While polymeric materials are used for insulating a wide variety of electrical apparatus, they pose serious problems for high voltage applications in contaminated atmospheres where moisture or fog, together with salts, dust particles and ionic pollution, causes leakage currents to flow across the surface of the insulation. This current causes a rise in temperature with consequent moisture evaporation and ultimately dry band information. The electrical stress across these dry bands often exceeds the breakdown stress of the air-insulation interface, so that discharge or spark scintillation takes place. The spark temperature is extremely high, often 2000.degree. C or higher, and the heat produced thereby may be sufficient to cause degradation of the insulation surface with the ultimate formation of carbonaceous spots. These carbonaceous spots usually link up in dendritic fashion and the organic insulation fails by progressive creepage tracking.
Over the years, many solutions to this problem have been proposed. Perhaps the most effective has been the incorporation of hydrated alumina, preferably the trihydrate, in fairly substantial quantities into, for example, butyl rubber, epoxy resins, especially of the cycloaliphatic type, and, more recently, into ethylene-propylene rubbers as taught, for example, in U.S. Pat. Nos. 2,997,526; 2,997,527; and 2,997,528, the disclosures of which are incorporated herein by reference. It was found in practice that the polymeric materials containing large proportions of alumina trihydrate were substantially protected against tracking. However, in some cases, the materials still failed by tracking and further, in many cases, the materials failed by a gradual and progressive in-depth erosion or cratering of the insulation which occurs during over-voltage exposure. Further, the amount of alumina hydrate required to produce the anti-tracking effect is very high and is usually in the region of 50-90% by weight of the entire insulation. In the case of polymers that are shaped by molding or extrusion or used to make heat-recoverable articles, a content of alumina hydrate this high is undesirable because the high temperature used and/or the radiation employed in cross-linking causes loss of the hydrated water with accompanying development of porosity and the formation of voids leading ultimately to failure of the insulation. The high filler content is also undesirable because it is detrimental to certain mechanical properties of the polymer such as elongation.
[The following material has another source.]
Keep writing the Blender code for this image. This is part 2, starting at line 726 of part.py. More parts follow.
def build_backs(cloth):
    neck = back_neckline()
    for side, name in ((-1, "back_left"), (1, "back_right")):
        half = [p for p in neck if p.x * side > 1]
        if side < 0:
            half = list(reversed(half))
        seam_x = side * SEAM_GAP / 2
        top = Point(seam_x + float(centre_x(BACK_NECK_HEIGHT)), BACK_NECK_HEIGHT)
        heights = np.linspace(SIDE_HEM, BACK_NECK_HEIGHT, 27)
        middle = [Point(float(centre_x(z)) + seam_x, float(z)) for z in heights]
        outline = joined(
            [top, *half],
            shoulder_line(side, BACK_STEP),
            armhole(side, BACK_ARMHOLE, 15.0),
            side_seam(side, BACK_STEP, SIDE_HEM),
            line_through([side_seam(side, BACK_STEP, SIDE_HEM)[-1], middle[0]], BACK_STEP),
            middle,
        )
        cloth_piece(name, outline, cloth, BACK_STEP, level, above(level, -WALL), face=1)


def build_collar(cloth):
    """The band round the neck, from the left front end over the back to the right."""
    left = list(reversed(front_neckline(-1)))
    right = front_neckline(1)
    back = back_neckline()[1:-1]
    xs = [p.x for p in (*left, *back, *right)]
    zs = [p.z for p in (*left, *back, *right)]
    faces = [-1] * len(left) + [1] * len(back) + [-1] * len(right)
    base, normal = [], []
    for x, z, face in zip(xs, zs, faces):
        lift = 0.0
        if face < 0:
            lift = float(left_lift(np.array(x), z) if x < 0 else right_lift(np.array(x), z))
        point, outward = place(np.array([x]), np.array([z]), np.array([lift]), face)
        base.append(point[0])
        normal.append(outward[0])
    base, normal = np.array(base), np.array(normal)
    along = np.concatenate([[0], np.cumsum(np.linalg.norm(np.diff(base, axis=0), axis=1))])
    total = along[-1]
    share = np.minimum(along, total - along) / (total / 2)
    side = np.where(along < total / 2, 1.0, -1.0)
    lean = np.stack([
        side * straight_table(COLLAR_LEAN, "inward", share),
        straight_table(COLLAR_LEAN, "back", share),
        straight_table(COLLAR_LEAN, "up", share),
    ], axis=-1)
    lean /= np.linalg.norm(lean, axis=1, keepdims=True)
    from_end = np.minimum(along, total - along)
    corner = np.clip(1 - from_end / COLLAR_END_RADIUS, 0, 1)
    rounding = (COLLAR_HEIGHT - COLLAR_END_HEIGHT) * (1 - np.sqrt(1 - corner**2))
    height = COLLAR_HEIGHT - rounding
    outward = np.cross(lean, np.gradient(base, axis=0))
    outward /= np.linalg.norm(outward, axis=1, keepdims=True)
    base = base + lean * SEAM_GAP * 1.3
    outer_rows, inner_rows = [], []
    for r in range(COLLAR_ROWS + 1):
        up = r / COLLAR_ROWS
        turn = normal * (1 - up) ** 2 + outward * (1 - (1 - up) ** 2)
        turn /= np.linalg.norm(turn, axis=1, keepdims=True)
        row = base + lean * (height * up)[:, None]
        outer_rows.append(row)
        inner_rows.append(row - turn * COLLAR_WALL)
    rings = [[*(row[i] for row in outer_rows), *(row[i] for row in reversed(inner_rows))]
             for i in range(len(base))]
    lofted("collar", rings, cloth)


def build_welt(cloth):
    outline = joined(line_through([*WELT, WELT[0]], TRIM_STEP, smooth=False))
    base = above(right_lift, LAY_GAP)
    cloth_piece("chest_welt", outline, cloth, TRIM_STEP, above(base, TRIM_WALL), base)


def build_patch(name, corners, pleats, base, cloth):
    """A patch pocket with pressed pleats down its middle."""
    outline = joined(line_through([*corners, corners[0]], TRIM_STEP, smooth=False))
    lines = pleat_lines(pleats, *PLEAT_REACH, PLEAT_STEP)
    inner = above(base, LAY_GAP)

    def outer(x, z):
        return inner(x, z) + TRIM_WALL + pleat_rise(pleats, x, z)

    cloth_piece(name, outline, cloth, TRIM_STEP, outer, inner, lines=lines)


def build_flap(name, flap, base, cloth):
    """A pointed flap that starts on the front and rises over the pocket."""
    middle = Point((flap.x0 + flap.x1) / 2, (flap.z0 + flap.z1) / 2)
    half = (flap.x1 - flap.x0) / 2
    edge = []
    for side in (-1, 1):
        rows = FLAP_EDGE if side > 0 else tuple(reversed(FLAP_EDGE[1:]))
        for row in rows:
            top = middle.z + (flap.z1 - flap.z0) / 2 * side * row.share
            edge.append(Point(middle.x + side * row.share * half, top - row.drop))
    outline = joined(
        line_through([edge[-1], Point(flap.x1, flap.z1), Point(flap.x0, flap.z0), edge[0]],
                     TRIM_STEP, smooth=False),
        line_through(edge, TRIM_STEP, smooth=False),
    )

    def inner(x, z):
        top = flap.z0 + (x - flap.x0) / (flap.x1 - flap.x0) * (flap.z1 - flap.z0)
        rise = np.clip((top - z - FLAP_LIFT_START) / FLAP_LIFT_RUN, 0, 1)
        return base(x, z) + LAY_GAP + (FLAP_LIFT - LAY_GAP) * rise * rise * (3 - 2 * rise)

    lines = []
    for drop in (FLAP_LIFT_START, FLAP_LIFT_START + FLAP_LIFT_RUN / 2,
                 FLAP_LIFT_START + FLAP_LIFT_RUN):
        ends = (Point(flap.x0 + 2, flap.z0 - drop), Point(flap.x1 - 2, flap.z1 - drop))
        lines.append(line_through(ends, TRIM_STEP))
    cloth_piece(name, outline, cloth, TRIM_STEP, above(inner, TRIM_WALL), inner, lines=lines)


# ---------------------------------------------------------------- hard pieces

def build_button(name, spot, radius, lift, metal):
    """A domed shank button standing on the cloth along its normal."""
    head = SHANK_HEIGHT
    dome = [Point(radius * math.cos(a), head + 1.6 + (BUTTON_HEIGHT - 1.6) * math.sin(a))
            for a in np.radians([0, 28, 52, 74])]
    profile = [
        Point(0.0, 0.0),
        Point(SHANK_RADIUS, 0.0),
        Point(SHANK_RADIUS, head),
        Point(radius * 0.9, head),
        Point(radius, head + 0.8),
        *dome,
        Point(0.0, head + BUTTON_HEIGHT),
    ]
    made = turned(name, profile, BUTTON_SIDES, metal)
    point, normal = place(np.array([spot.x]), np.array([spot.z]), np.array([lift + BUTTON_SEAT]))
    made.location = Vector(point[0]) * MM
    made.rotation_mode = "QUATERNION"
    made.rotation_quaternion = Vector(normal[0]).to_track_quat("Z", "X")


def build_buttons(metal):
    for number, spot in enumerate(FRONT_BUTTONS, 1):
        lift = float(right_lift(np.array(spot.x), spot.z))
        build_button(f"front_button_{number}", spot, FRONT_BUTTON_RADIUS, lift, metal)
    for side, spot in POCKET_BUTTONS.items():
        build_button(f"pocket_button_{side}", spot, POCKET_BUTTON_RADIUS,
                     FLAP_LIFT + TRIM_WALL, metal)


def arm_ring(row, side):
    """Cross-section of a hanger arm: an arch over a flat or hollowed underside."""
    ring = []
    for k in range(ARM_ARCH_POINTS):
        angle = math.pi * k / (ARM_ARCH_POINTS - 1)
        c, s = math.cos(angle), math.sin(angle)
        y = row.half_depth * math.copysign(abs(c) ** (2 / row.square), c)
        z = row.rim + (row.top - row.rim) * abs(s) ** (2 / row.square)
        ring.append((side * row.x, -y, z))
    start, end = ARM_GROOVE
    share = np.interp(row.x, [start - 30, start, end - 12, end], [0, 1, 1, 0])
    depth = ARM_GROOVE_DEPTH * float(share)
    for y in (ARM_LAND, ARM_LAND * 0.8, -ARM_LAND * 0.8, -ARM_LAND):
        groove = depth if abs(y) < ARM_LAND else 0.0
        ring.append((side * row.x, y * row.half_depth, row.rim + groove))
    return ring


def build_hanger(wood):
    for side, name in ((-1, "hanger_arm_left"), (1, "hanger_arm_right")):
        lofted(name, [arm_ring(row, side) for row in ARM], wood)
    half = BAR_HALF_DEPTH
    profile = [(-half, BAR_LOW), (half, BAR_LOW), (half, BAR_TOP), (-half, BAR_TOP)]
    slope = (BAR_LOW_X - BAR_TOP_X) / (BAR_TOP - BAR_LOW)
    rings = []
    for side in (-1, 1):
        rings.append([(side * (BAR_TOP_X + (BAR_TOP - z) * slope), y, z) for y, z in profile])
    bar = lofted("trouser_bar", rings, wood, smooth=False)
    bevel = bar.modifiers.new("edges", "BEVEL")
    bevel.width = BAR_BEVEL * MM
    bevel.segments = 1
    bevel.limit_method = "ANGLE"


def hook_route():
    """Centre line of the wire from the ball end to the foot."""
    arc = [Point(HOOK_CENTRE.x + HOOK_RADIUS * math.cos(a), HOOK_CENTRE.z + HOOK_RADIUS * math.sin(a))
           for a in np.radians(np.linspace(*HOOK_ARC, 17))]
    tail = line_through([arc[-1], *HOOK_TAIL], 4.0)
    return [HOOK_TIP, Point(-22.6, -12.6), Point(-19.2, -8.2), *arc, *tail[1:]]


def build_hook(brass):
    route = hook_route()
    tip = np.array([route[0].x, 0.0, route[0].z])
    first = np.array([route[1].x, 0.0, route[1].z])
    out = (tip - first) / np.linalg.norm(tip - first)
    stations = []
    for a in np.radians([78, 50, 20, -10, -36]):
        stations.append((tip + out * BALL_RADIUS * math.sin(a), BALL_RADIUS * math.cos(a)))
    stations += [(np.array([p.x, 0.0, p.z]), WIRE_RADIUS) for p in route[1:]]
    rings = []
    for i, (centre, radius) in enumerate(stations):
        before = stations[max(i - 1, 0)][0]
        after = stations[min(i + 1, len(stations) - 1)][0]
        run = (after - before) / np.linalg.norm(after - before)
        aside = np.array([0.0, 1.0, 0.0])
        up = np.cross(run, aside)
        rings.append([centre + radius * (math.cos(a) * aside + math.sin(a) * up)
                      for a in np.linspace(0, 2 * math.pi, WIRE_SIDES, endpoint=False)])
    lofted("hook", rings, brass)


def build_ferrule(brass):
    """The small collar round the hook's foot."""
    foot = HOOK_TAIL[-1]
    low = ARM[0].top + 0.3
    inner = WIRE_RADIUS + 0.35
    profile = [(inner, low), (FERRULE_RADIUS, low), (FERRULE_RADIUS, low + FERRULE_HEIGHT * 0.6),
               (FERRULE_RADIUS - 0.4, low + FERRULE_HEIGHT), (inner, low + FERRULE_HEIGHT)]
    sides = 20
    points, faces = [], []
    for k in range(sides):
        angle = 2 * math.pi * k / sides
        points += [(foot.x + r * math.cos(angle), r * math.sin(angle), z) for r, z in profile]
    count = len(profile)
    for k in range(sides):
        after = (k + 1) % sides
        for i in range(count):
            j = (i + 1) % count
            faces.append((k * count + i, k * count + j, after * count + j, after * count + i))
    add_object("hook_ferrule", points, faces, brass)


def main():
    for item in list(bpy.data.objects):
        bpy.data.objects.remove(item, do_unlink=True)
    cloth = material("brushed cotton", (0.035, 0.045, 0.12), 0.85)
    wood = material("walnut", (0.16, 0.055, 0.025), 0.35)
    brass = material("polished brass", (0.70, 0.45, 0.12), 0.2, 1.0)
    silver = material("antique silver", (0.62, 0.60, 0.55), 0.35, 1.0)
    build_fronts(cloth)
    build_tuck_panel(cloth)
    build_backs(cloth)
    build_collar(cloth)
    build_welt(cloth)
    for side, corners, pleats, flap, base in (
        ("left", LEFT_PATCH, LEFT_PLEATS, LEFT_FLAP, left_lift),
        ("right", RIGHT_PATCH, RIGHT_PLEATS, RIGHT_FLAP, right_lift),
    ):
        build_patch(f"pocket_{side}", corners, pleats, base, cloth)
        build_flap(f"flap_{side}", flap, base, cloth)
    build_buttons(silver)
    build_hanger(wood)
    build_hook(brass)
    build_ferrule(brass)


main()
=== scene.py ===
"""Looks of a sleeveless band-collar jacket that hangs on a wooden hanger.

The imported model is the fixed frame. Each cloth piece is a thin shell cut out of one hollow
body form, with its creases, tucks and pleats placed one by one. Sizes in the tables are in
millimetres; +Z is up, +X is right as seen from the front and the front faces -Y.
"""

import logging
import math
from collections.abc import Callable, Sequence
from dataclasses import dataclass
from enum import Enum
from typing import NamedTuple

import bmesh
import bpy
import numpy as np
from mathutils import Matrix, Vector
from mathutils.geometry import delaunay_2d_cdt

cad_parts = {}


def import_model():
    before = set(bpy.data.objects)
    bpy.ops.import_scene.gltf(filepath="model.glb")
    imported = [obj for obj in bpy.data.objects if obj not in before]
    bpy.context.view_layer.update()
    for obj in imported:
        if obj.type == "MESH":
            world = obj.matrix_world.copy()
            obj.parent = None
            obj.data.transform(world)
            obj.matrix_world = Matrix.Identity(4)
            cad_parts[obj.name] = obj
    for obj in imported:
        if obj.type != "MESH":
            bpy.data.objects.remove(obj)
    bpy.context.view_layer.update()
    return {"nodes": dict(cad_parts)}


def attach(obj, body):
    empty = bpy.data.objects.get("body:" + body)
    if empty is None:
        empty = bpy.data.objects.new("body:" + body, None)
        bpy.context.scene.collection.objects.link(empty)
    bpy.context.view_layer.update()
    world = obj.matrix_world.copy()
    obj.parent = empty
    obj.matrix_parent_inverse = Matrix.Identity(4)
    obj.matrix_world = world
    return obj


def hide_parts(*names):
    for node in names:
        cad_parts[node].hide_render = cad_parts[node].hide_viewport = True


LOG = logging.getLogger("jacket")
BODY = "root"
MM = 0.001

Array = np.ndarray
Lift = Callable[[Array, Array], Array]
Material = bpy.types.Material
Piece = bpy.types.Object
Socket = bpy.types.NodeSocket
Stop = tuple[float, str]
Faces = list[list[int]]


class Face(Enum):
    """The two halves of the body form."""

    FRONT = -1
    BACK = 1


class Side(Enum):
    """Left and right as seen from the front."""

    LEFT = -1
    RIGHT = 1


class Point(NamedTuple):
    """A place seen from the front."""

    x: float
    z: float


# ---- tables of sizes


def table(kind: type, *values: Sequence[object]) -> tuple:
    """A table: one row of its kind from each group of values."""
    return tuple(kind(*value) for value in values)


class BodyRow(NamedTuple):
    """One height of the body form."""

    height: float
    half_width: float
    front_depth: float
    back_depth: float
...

Another solution to the tracking and erosion problem is disclosed in a copending commonly assigned application of Penneck et al, Ser. No. 434,126, filed Jan. 17, 1974. Penneck discloses forming an anti-tracking filler composition comprising a mixture of alumina hydrate and the oxides of transition elements, elements of the lanthanide series or of the non-transuranic actinide series. The composition is effective in preventing tracking and also functions to retard erosion. However, the oxides, such as iron oxide, are often highly colored which, in some cases, precludes their use due to environmental and/or aesthetic considerations. It has, therefore, been found that it would be desirable to form an anti-tracking and anti-erosion composition that would be even more effective in retarding the erosion rate of the polymer and that would also be a neutral color to allow coloring of the polymer with light gray or blue pigments.